### [AIM]
Only the lines from the one containing "bake_transform(piece)" through the one containing "CLOUDED = 0.86" are wanted. Give them again exactly, both ends included.

### [DATA BLOCK]
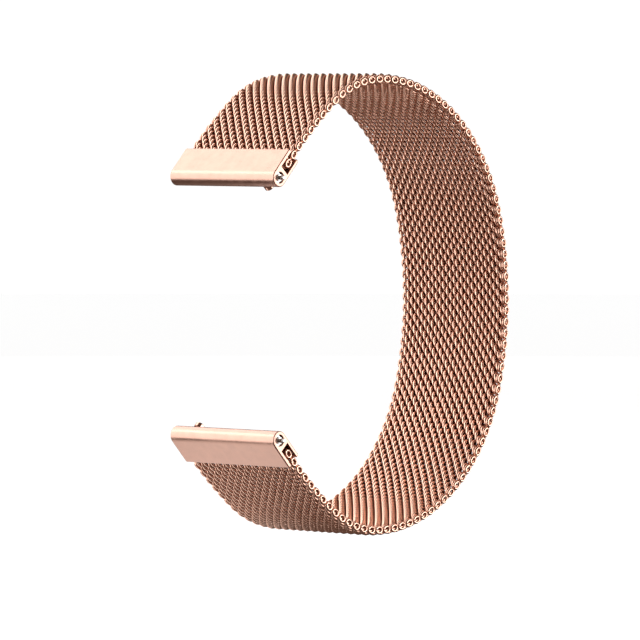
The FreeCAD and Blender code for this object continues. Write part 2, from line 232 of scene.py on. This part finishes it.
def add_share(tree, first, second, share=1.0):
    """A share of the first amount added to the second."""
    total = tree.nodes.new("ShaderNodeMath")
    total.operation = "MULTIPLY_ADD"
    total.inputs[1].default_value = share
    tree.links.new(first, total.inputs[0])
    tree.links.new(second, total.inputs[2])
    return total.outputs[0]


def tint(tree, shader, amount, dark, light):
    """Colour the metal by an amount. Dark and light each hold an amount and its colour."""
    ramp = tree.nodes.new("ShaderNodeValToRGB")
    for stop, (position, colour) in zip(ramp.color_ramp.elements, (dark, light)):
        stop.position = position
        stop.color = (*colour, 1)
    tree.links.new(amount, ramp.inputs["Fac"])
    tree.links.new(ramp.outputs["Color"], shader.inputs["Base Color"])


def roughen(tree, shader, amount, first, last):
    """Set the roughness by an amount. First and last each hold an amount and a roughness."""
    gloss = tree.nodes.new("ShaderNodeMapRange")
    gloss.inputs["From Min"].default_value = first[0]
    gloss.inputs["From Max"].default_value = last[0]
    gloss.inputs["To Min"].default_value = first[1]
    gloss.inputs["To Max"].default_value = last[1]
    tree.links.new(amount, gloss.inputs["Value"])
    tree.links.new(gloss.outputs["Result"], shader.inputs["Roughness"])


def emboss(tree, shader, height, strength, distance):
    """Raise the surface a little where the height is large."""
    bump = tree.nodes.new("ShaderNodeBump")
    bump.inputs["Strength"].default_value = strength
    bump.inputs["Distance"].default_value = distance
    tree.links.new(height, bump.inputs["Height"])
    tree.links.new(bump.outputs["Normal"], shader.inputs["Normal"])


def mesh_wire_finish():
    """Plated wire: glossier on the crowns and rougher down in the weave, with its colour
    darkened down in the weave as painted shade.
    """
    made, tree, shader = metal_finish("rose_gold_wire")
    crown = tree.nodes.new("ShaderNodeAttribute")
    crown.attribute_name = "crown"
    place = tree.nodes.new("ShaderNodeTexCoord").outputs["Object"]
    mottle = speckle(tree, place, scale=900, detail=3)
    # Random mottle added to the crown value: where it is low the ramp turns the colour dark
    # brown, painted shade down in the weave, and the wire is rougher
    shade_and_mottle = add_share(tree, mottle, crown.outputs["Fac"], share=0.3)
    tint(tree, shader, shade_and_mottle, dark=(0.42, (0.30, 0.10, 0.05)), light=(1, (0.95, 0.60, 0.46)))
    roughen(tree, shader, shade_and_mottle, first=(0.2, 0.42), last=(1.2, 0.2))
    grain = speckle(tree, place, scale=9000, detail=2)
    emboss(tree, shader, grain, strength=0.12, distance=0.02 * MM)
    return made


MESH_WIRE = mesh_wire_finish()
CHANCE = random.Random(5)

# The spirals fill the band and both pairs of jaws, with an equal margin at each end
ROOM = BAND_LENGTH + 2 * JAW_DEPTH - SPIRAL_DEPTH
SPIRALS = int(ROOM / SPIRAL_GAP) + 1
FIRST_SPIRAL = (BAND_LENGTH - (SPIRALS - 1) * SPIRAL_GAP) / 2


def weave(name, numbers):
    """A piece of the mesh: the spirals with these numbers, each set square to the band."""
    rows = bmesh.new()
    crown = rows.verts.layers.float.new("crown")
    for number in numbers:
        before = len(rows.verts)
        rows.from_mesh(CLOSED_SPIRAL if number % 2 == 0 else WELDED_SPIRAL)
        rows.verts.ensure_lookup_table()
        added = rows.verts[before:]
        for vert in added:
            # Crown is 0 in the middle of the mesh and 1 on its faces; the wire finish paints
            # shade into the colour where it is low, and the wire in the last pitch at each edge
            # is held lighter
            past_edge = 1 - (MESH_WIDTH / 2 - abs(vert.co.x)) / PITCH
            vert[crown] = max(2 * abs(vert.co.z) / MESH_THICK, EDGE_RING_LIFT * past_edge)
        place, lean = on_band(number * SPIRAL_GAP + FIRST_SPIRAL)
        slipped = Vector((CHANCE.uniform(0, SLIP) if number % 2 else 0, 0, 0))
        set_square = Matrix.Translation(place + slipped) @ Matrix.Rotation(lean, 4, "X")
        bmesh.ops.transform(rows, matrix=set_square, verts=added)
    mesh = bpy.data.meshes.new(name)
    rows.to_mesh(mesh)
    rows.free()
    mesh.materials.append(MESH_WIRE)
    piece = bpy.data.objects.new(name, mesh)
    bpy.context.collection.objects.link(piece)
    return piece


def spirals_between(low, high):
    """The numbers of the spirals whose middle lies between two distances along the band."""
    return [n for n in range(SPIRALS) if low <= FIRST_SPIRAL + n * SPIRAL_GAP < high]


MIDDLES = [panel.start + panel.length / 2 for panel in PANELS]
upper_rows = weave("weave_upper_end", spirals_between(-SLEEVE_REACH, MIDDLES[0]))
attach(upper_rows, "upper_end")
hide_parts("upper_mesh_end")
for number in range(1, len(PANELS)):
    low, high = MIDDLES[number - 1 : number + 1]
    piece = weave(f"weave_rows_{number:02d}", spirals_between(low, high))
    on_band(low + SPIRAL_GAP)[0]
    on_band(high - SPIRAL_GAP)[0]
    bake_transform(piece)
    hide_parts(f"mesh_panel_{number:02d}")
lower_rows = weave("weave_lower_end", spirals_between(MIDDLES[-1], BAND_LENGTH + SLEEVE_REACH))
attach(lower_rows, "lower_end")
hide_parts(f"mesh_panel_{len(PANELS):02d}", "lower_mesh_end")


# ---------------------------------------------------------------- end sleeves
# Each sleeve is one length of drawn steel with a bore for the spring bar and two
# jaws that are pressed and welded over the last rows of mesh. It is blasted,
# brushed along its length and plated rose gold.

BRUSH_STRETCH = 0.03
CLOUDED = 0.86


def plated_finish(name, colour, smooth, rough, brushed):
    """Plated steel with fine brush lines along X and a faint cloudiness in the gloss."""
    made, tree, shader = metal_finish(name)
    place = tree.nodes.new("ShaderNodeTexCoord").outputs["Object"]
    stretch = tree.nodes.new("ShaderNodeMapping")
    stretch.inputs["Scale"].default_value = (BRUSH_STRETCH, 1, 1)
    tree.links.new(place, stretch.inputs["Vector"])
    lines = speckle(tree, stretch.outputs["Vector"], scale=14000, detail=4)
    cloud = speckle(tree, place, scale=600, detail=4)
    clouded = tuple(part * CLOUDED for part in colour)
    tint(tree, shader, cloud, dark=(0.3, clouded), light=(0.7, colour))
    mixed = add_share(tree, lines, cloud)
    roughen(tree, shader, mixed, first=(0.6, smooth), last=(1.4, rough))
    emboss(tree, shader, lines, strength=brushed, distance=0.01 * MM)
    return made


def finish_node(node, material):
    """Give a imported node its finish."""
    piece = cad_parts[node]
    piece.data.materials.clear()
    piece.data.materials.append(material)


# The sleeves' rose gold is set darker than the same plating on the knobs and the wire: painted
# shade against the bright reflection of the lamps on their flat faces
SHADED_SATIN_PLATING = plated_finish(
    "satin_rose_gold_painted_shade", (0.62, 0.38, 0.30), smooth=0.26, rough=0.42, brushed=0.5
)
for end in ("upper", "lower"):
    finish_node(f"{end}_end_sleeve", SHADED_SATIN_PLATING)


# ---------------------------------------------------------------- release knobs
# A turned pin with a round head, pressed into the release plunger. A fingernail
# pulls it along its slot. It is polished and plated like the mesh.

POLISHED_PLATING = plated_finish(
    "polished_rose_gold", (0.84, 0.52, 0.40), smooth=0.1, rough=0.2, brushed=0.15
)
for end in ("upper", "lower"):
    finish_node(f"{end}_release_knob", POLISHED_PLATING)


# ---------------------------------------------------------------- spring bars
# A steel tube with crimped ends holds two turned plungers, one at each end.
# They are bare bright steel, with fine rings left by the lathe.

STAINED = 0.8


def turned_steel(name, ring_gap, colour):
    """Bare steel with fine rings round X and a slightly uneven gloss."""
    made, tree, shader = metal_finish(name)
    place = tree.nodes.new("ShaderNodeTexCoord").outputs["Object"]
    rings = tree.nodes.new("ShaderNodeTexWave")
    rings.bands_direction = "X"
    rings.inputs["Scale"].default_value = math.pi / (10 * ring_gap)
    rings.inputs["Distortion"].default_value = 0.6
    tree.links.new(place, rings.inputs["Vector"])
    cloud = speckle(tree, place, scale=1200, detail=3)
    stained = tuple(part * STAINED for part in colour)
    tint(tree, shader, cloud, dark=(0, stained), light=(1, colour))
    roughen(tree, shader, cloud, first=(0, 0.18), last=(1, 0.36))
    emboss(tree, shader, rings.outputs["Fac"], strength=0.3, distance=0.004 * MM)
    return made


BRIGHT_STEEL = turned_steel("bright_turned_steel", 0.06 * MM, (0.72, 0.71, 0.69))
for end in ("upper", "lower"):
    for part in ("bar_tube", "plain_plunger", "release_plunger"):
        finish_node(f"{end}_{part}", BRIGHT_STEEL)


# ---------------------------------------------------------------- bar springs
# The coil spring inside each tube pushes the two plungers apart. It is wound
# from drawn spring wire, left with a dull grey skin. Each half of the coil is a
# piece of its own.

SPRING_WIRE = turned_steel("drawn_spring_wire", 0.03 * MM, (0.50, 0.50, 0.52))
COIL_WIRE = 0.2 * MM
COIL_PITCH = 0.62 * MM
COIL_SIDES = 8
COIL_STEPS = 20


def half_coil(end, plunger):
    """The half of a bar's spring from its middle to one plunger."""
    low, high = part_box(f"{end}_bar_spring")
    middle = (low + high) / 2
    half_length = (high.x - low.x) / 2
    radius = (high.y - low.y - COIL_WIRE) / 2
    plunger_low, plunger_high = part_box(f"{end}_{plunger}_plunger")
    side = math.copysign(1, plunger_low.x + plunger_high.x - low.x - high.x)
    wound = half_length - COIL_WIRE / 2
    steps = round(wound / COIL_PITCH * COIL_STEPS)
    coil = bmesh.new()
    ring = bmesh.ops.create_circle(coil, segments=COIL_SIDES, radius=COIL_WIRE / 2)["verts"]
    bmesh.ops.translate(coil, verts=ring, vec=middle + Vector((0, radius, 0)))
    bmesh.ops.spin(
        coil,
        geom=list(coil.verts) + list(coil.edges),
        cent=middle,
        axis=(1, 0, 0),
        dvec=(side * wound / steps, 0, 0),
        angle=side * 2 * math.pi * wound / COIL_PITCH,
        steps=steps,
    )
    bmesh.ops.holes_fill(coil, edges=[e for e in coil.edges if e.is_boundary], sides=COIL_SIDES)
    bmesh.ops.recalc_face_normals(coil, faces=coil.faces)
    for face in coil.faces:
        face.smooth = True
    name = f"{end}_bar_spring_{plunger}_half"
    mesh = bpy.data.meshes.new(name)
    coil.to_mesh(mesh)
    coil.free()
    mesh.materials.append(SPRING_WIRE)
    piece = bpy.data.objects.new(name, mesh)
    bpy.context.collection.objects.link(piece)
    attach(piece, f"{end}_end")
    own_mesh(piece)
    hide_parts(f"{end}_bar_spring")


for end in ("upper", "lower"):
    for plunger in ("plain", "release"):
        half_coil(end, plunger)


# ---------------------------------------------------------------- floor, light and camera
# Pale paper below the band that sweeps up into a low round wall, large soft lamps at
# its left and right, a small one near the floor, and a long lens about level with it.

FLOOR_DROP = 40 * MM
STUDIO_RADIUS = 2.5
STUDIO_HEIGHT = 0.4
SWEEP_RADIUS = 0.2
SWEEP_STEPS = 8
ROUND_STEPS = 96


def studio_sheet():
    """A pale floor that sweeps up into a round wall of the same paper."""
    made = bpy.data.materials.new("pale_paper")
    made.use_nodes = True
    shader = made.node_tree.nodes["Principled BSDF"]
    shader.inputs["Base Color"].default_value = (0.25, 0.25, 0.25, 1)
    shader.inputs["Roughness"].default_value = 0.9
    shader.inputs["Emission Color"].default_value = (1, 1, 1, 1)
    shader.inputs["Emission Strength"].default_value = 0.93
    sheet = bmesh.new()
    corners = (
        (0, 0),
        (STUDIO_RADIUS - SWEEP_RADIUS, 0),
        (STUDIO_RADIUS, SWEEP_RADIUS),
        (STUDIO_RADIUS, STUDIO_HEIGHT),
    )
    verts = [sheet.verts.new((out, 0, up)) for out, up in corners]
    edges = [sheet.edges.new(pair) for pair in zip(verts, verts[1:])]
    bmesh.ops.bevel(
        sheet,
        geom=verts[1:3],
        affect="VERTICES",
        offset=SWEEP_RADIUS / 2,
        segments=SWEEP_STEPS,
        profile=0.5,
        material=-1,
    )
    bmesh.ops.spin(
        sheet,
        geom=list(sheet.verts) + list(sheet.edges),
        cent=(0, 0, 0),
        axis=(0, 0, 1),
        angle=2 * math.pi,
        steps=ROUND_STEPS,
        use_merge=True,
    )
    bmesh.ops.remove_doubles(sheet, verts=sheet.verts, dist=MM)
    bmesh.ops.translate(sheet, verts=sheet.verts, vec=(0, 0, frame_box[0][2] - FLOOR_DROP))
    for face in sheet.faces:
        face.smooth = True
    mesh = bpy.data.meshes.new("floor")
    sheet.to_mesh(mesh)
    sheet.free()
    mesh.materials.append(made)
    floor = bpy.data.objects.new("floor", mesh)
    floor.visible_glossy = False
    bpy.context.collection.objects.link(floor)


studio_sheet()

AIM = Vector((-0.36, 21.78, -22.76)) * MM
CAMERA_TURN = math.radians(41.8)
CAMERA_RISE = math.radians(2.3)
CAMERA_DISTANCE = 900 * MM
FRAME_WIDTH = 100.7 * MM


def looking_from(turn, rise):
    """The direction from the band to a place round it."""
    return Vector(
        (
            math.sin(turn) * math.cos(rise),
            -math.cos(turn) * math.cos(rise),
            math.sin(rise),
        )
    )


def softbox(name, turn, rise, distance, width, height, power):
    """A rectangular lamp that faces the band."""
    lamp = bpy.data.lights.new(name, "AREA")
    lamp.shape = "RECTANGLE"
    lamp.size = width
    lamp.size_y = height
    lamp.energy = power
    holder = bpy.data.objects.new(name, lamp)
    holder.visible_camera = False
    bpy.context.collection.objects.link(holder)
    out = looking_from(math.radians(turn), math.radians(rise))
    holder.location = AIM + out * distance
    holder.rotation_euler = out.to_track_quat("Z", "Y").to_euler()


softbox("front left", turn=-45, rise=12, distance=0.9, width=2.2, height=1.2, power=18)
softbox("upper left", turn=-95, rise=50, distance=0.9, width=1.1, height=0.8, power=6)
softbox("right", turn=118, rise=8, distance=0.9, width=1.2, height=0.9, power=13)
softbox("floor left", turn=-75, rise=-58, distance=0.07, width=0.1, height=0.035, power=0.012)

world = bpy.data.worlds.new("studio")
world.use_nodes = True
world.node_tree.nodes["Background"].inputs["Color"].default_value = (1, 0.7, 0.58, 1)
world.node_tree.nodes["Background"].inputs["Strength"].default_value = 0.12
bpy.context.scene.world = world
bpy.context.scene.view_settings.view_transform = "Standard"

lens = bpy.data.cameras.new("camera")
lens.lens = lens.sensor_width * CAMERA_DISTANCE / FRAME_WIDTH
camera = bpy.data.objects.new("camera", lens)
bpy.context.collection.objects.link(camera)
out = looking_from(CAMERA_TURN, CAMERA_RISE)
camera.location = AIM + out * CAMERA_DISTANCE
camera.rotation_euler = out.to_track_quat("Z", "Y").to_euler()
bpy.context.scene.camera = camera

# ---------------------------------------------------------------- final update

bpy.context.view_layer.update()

### [EXPECTED OUTPUT]
    bake_transform(piece)
    hide_parts(f"mesh_panel_{number:02d}")
lower_rows = weave("weave_lower_end", spirals_between(MIDDLES[-1], BAND_LENGTH + SLEEVE_REACH))
attach(lower_rows, "lower_end")
hide_parts(f"mesh_panel_{len(PANELS):02d}", "lower_mesh_end")


# ---------------------------------------------------------------- end sleeves
# Each sleeve is one length of drawn steel with a bore for the spring bar and two
# jaws that are pressed and welded over the last rows of mesh. It is blasted,
# brushed along its length and plated rose gold.

BRUSH_STRETCH = 0.03
CLOUDED = 0.86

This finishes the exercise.